Open Changaco opened 8 years ago

Changaco commented 8 years ago

Donors should be able to state that they only want to support a creator up to a specific income ceiling/maximum.

Basic implementation checklist:

Changaco commented 7 years ago

I have another idea that boils down to automatically varying the amounts of donations.

It's about encouraging early support of projects on Liberapay (including Liberapay itself). In traditional for-profit startups early funding usually comes from investors who hope to make a profit by receiving more than they put in. That provides quite an incentive but it's also a system many people have a problem with, especially company shares as they can lead to limitless rents as well as unending conflicts between employees and investors.

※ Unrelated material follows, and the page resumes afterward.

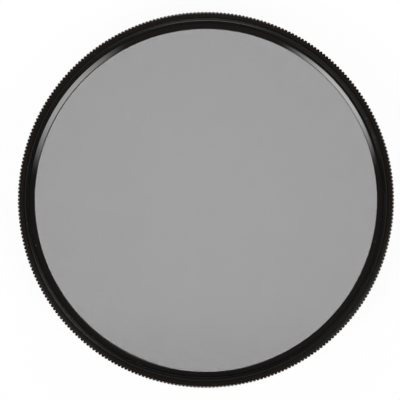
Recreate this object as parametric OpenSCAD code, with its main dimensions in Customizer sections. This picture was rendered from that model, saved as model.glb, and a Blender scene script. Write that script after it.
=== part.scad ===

In a way Liberapay is an attempt to build an alternative to this "capitalist" model. One of the qualities we're aiming for is fairness, and that includes a just distribution of both income and donations. Donors choose how much they give of course, and team members decide how they split the income, so it would seem that we already have a system that is quite fair. However, it relies almost entirely on users for fairness, they have to keep a close eye on their donations and takes to manually adjust them if the situation changes. There is one exception to that, the donations to teams, they're adjusted automatically when the team has a leftover, each donor's contribution is reduced proportionally. That also seems quite fair, but it's missing a dimension: time.

Why should someone who has already donated money in previous weeks contribute the same amount this week as another user who just started donating? Instead of looking only at the current donation amounts, the algorithm could take into account the total sum of money that each donor has given to the team over time, reducing the contribution of early donors until recent arrivals catch up.